-- Start of Records --

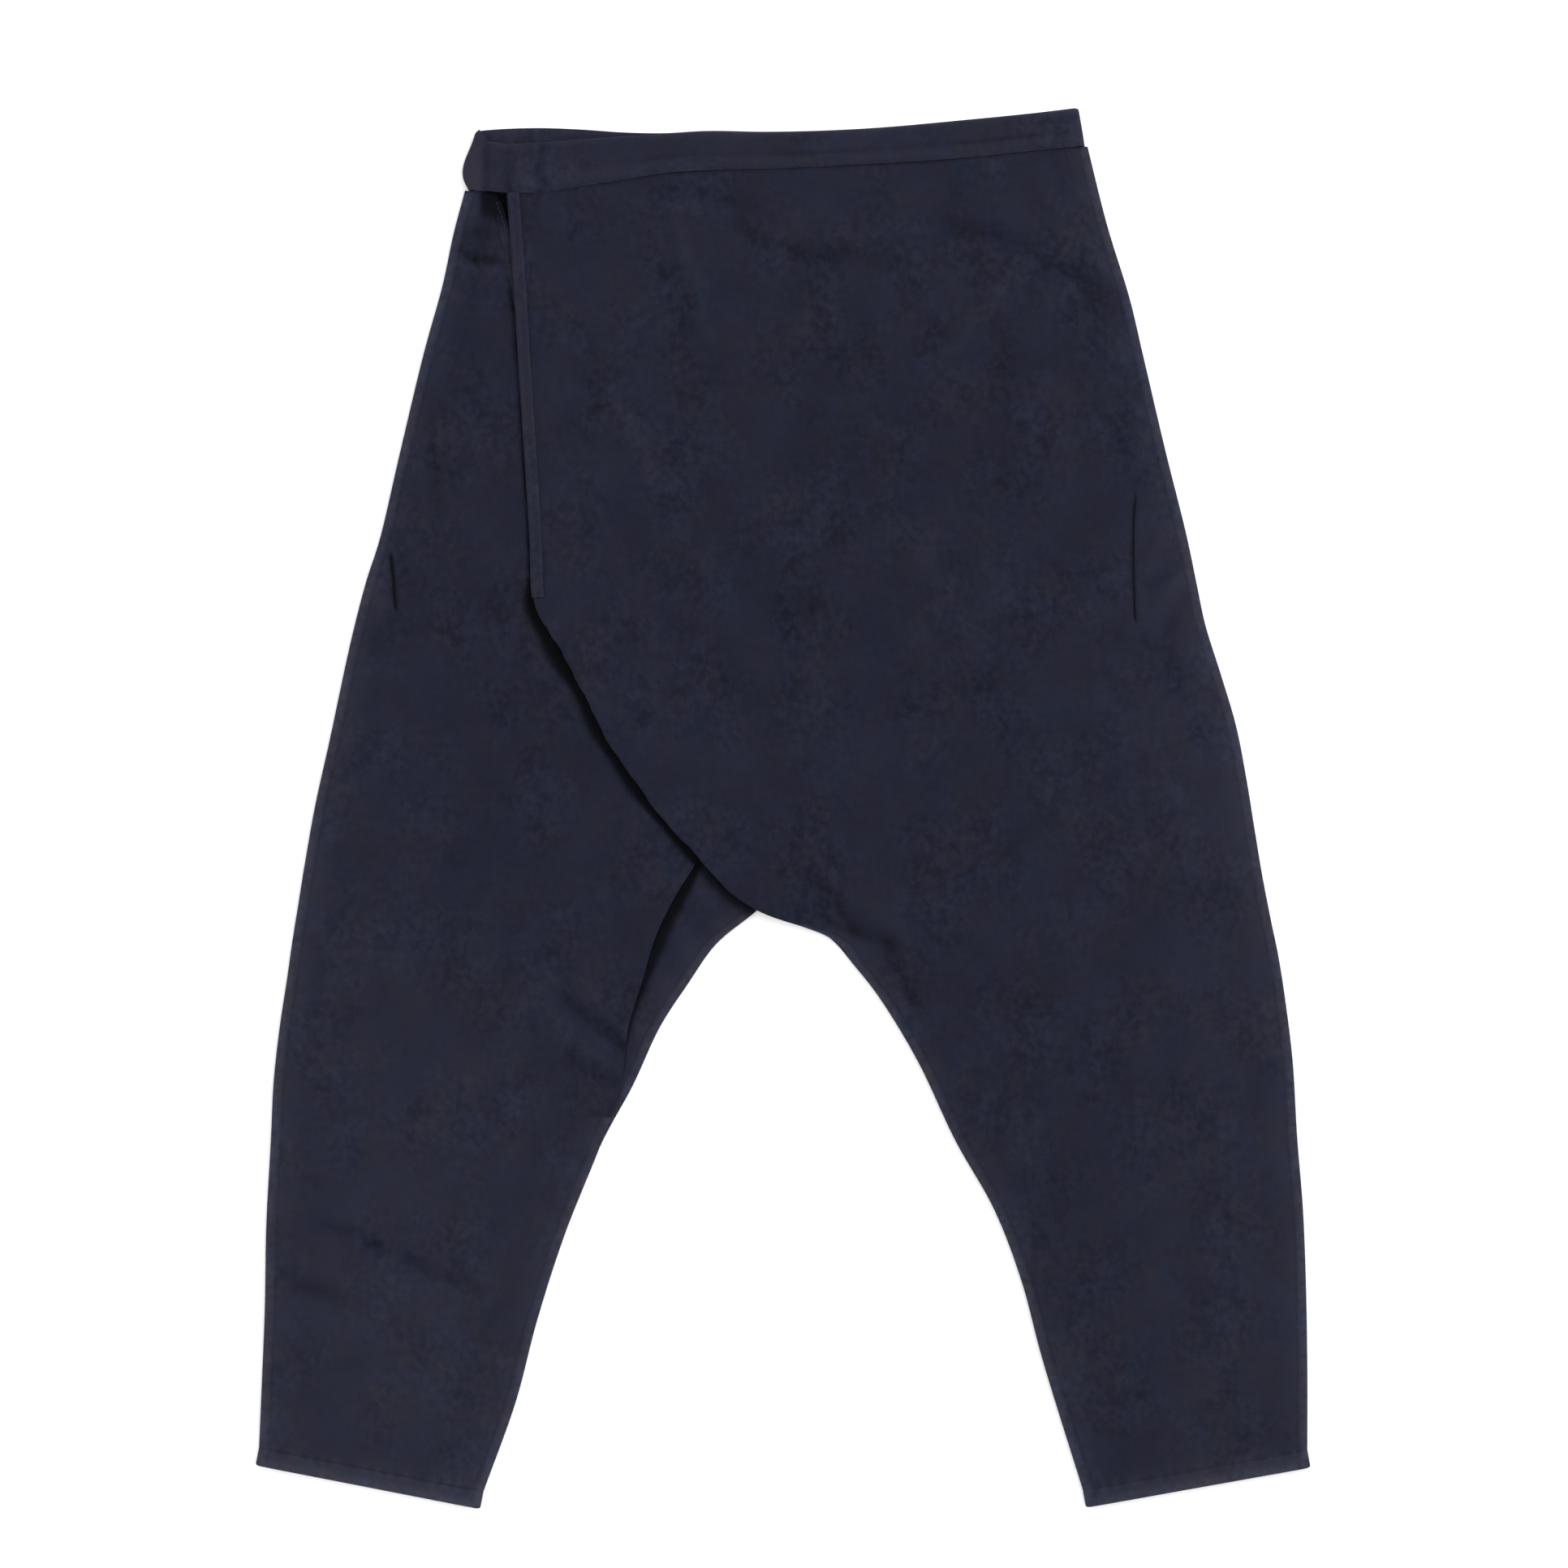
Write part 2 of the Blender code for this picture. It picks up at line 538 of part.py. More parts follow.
def waistband():
    """The waistband, a flattened loop whose front top edge dips at the wearer's right."""
    stations, radius = ring_levels(WAISTBAND_HEIGHT, WAISTBAND_CLOTH, WAISTBAND_POINTS)
    shares = np.array((1.0, 0.62, WAISTBAND_CREASE_SHARE, 0.22, 0.0))
    crease_from, crease_to = WAISTBAND_CREASE_ENDS
    inset = WAISTBAND_HEIGHT / 2
    rows = []
    for share_up in shares:
        right_side, left_side = (
            through(WAISTBAND_SIDES["height_share"], WAISTBAND_SIDES[side], share_up)
            for side in ("right_side_x", "left_side_x")
        )
        across_crease = np.exp(-(((share_up - WAISTBAND_CREASE_SHARE) / WAISTBAND_CREASE_WIDTH) ** 2))
        row = []
        for share, level, turn in stations:
            x = right_side + inset + share * (left_side - right_side - 2 * inset) + turn
            front = (level - WAISTBAND_CLOTH / 2) / (2 * radius)
            top = front * band_edge("front_top", x) + (1 - front) * band_edge("back_top", x)
            bottom = band_edge("bottom", x)
            y = bottom + share_up * (top - bottom)
            along_crease = eased((x - crease_from) / 50) * eased((crease_to - x) / 12)
            crease = WAISTBAND_CREASE_DEPTH * across_crease * along_crease * front**4
            row.append((x, y, level - crease))
        rows.append(row)
    wall("waistband", rows, WAISTBAND_CLOTH, NAVY_BAND, closed=True)


def hem(name, table, inner_name):
    """The turned hem of a leg, a flattened loop of doubled cloth."""
    outer_end = np.array((table["side_x"][-1], table["side_y"][-1]), float)
    inner_end = np.array((table[inner_name + "_x"][-1], table[inner_name + "_y"][-1]), float)
    along = unit(inner_end - outer_end)
    if along[0] < 0:
        outer_end, inner_end, along = inner_end, outer_end, -along
    down = np.array((along[1], -along[0]))
    stations, _ = ring_levels(HEM_HEIGHT, HEM_CLOTH, HEM_POINTS)
    inset = HEM_HEIGHT / 2
    width = np.linalg.norm(inner_end - outer_end)
    rows = []
    for depth in (GAP, HEM_DEPTH / 2, HEM_DEPTH):
        row = []
        for share, level, turn in stations:
            run = inset + share * (width - 2 * inset) + turn
            x, y = outer_end + along * run + down * depth
            row.append((x, y, level))
        rows.append(row)
    wall(name, rows, HEM_CLOTH, NAVY_BAND, closed=True)


def clear_scene():
    for thing in list(bpy.data.objects):
        bpy.data.objects.remove(thing)


def build():
    clear_scene()
    back_panel("back_right", RIGHT_LEG, side_first=True)
    back_panel("back_left", LEFT_LEG, side_first=False)
    front_right()
    gusset()
    front_wrap()
    placket_binding()
    under_binding()
    waistband()
    hem("hem_right", RIGHT_LEG, "back")
    hem("hem_left", LEFT_LEG, "back")


build()
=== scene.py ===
"""Looks of the wrap-front trousers: finer cloth over the frame's solids, stitches, fabric, light and camera.

Sizes are in millimetres in the frame: +Y to the waist, +Z up, -X the wearer's right leg.
"""

from collections import namedtuple

import bpy
import numpy as np
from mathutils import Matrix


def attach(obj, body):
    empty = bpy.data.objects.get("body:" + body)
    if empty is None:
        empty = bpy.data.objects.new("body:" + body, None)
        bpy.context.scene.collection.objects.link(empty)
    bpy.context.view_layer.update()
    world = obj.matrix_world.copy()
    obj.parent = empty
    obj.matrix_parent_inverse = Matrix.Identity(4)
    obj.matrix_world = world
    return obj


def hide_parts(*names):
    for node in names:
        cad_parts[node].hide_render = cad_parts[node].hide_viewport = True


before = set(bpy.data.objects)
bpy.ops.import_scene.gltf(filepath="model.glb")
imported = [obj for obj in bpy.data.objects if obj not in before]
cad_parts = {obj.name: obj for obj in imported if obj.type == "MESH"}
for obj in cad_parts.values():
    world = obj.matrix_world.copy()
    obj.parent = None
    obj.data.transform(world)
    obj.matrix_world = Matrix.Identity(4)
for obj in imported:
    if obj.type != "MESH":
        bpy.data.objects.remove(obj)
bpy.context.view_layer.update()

MM = 0.001

# Cloth and levels
CLOTH = 0.9
BACK_LEVEL = CLOTH / 2
FRONT_LEVEL = 4.8
FRONT_AT_WAIST = 6.45
TUCKED_LEVEL = 3.7
LOWEST_OVER_BACK = 2.1
SEAM_LEVEL = 2.2
SEAM_GAP = 0.3
SEAM_TURN = 1.45
EDGE_LEVEL = SEAM_LEVEL + SEAM_GAP / 2 + SEAM_TURN
EDGE_SLOPE = 16.0
WRAP_SLOPE = 125.0
WAIST_SLOPE = 60.0
TUCK_DEPTH = 12.0
TUCK_INSET = 9.0
HEM_DEPTH = 12.0
HEM_TURN = 0.75
HEM_RETURN = 14.0
POCKET_DEPTH = 1.5
POCKET_HALF = 0.9
BAND_LAYER = 0.9
BAND_WALL = BAND_LAYER + CLOTH / 2
WAIST_TUCK = 5.0
BAND_TURN = 2.7
BAND_HEIGHT = 7.8
STITCH = 2.7
STITCH_PITCH = 3.3
STITCH_WIDTH = 0.5
STITCH_PROUD = 0.22

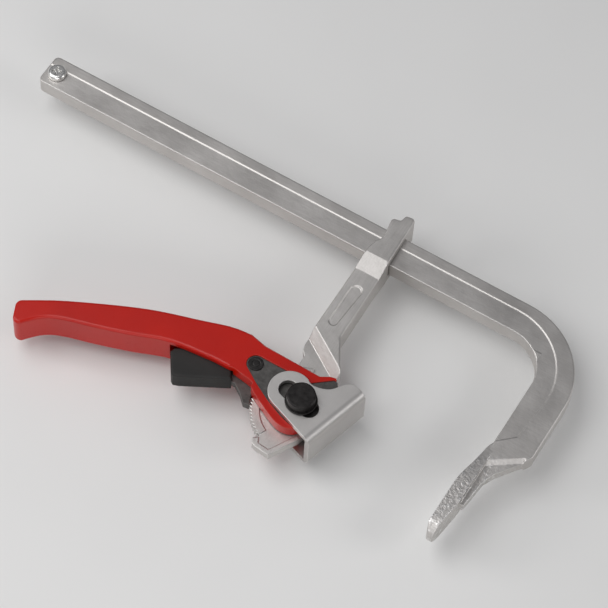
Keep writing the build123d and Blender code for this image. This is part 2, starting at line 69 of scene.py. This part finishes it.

-- End of Records --

▶ Task instructions
Take the line containing "under_binding()" and the line containing "if empty is". Write out both and all lines between, exactly, and nothing more.

▶ Problem solution
    under_binding()
    waistband()
    hem("hem_right", RIGHT_LEG, "back")
    hem("hem_left", LEFT_LEG, "back")


build()
=== scene.py ===
"""Looks of the wrap-front trousers: finer cloth over the frame's solids, stitches, fabric, light and camera.

Sizes are in millimetres in the frame: +Y to the waist, +Z up, -X the wearer's right leg.
"""

from collections import namedtuple

import bpy
import numpy as np
from mathutils import Matrix


def attach(obj, body):
    empty = bpy.data.objects.get("body:" + body)
    if empty is None:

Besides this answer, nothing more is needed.